A Scott County bar has agreed to pay a $15,000 fine in a lawsuit settlement with the Office of Minnesota Attorney General Keith Ellison.
St. Patrick's Tavern & Restaurant in New Prague was sued by the AG for opening to indoor dining service when Gov. Tim Walz used an executive order to temporarily shut down indoor service at bars and restaurants statewide from Nov. 20, 2020 to Jan. 10, 2021 in response to spiking COVID-19 cases.
The AG's office said it found the eatery in violation of the order on multiple occasions, namely when it accused St. Patrick's of serving "several hundred customers indoors" on Dec. 18-19. Those violations prompted the lawsuit.
The bar claims that as part of its punishment, it was also required to shut down during the week ending April 4, though this wasn't mentioned in the AG's settlement statement.
"St. Patrick's will be closed from Monday, March 29th, through Sunday, April 4th. The Minnesota Department of Health is shutting us down because we were open one weekend in December 2020!" the St. Patrick's Tavern Facebook page said.

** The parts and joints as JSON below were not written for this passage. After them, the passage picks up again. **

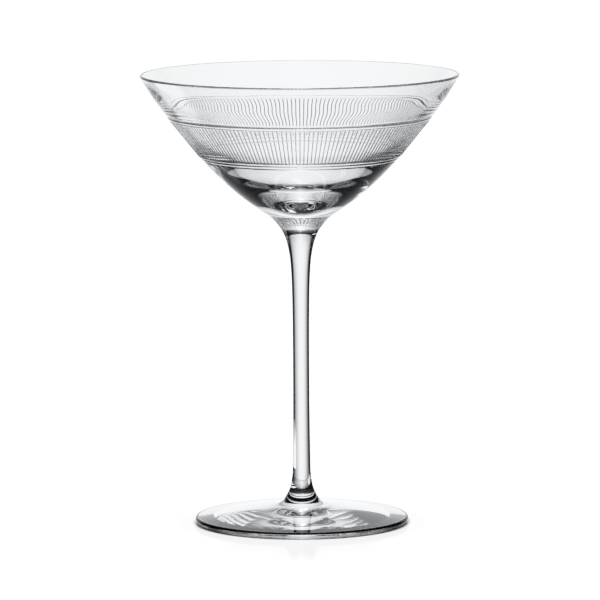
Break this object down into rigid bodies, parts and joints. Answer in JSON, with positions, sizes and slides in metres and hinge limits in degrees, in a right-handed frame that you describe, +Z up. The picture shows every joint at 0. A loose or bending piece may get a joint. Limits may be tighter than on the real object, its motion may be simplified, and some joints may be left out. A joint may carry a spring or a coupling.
{
  "type": "martini glass",
  "caption": "Stemmed cocktail glass with a wide conical bowl, a cut band of fine upright flutes between turned lines, a slender stem and a round foot.",
  "frame": {"origin": "centre of the foot, on the surface that the glass stands on", "axes": "+Z up along the stem to the rim; the glass is round, so +X and +Y are any two level directions"},
  "size_m": [0.12, 0.12, 0.1703],
  "materials": {
    "clear_glass": "polished clear, with fine cut flutes between turned lines on the bowl"
  },
  "bodies": {
    "root": {"bowl": "clear_glass", "stem": "clear_glass", "foot": "clear_glass"}
  },
  "joints": []
}
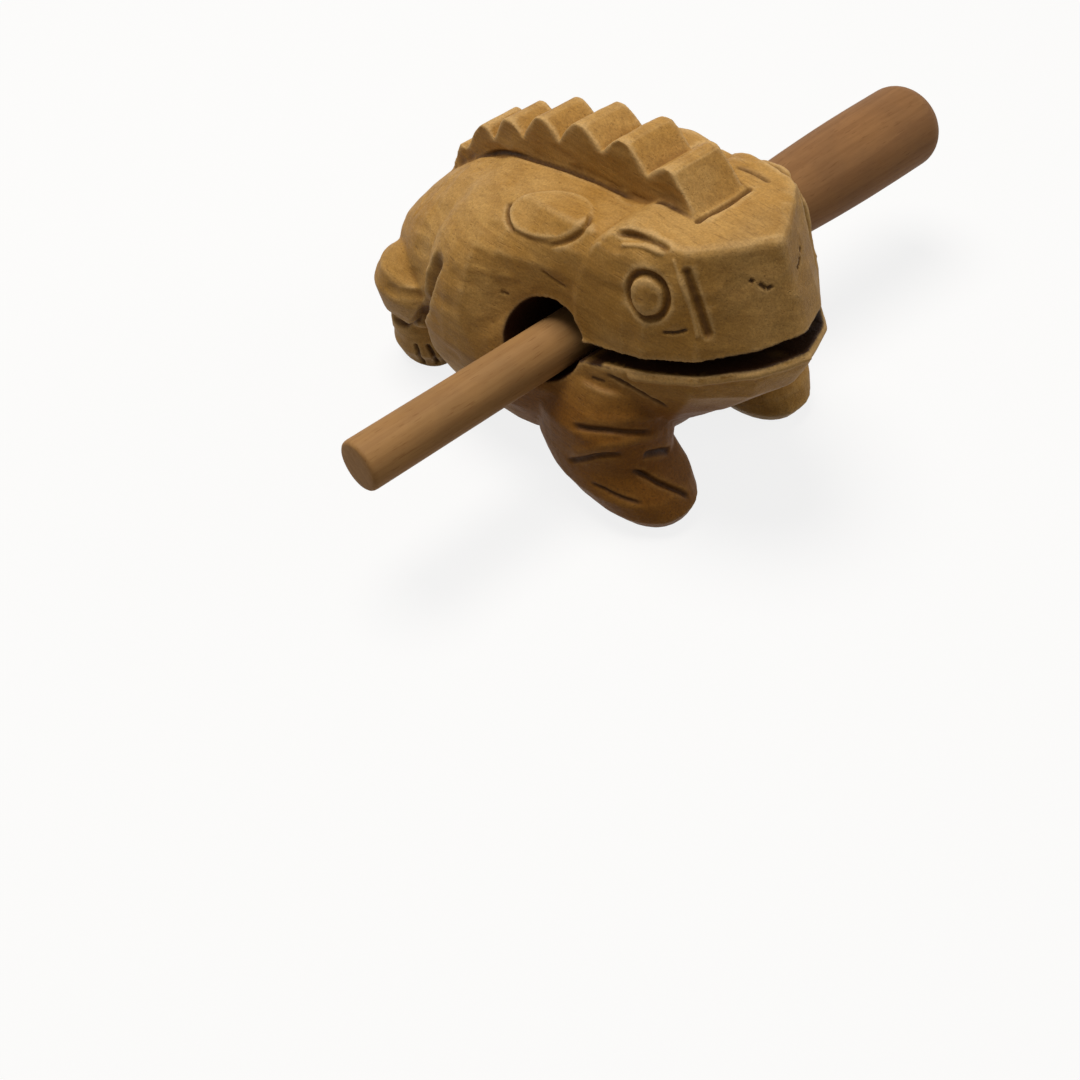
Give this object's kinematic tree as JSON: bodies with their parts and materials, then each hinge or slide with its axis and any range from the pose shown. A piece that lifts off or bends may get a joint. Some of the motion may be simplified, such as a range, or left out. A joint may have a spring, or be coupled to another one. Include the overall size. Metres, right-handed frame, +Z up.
{
  "type": "frog guiro",
  "caption": "Hollow carved wooden frog with a toothed crest on its back and a turned rasp stick stored through its side bore; stroking the crest croaks.",
  "frame": {"origin": "middle of the whole footprint, frog and stored stick together, on the surface that the feet stand on", "axes": "+Z up, -Y the way the frog faces, +X along the stick towards its handle, on the frog's left"},
  "size_m": [0.188, 0.1252, 0.0863],
  "materials": {
    "carved_wood": "hand-carved light hardwood, waxed, with darkened knife cuts",
    "turned_wood": "turned hardwood, sanded and waxed"
  },
  "bodies": {
    "frog": {"frog_body": "carved_wood"},
    "stick": {"rasp_stick": "turned_wood"}
  },
  "joints": [
    {"name": "stick_slide", "type": "slide", "parent": "frog", "child": "stick", "axis": [1, 0, 0], "range_m": [-0.002, 0.125]}
  ]
}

The lawsuit settlement does include language that would see St. Patrick's fined an additional $25,000 for any future violation. Funds from the settle go to the state's General Fund, not the Attorney General's Office.
An employee of the bar explained in a Facebook post in late March why the bar opened against state orders, saying fellow employees were hurting for money right before the holidays.
"We had been closed, we opened up outside, we masked, cleaned, went to 25 percent capacity and more and yet we were shut down again," the post said.
"Many of us work at the bar part time to supplement our income and we did not get unemployment. We were losing income right before the holidays. We contacted the governor multiple times to try and work something out that didn’t hurt small businesses so hard and got no response. We did something to make a statement and no one and nothing got hurt."
“It’s every Minnesotan’s responsibility to stop the spread of COVID-19. I thank this business for agreeing to meet its responsibility and rejoin the vast majority of Minnesota businesses that are already doing so,” Ellison said in a statement. “My top priority has always been educating Minnesotans about their responsibility and winning voluntary compliance. Enforcement has been and will continue to be a last resort.”